Dawnis Kennedy is an Assistant Professor at Algoma University where she teaches Aboriginal and Anishinaabe Law, Government and Politics courses in the Department of Law and Politics. She is a Trudeau Scholar and received her L.L.M. from the University of Toronto where she is currently working on her S.J.D.. Kennedy is an Ojibwe Marten Clan woman from Roseau River Anishinabe First Nation and a first degree Midewiwin of the Three Fires Lodge. Her recent research in oral history and culture explores the Shinwauk Covenant, the World Indigenous Nations Higher Education and elementary treaty education in Manitoba. Dawnis is also an active participant in the Mother Earth Water Walk and is the main contact person for the Western portion of the Water Walk.
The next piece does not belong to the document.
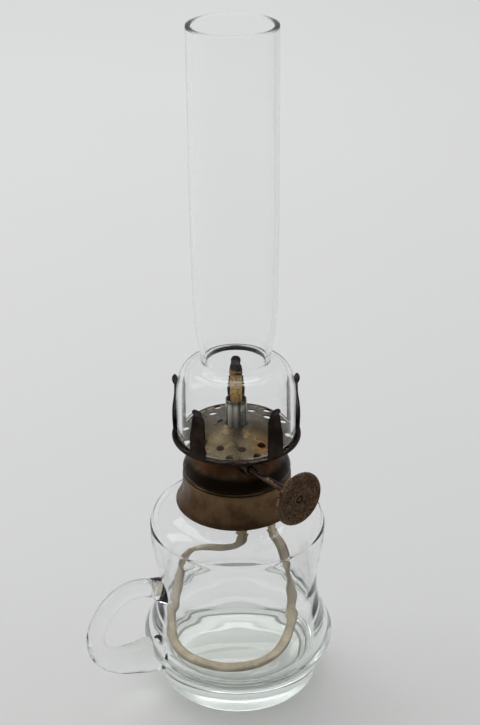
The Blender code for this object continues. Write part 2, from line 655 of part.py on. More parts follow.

Taiaiake is a Full Professor in Indigenous Governance and in the Department of Political Science at the University of Victoria. He specializes in studies of traditional governance, the restoration of land-based cultural practices and decolonization strategies. He has
recently shifted away from scholarly research and essays and has begun working on a book of stories/memoir of life in the Mohawk community of Kahnawake as well as a work of creative nonfiction on Indigenous masculinity and hunting.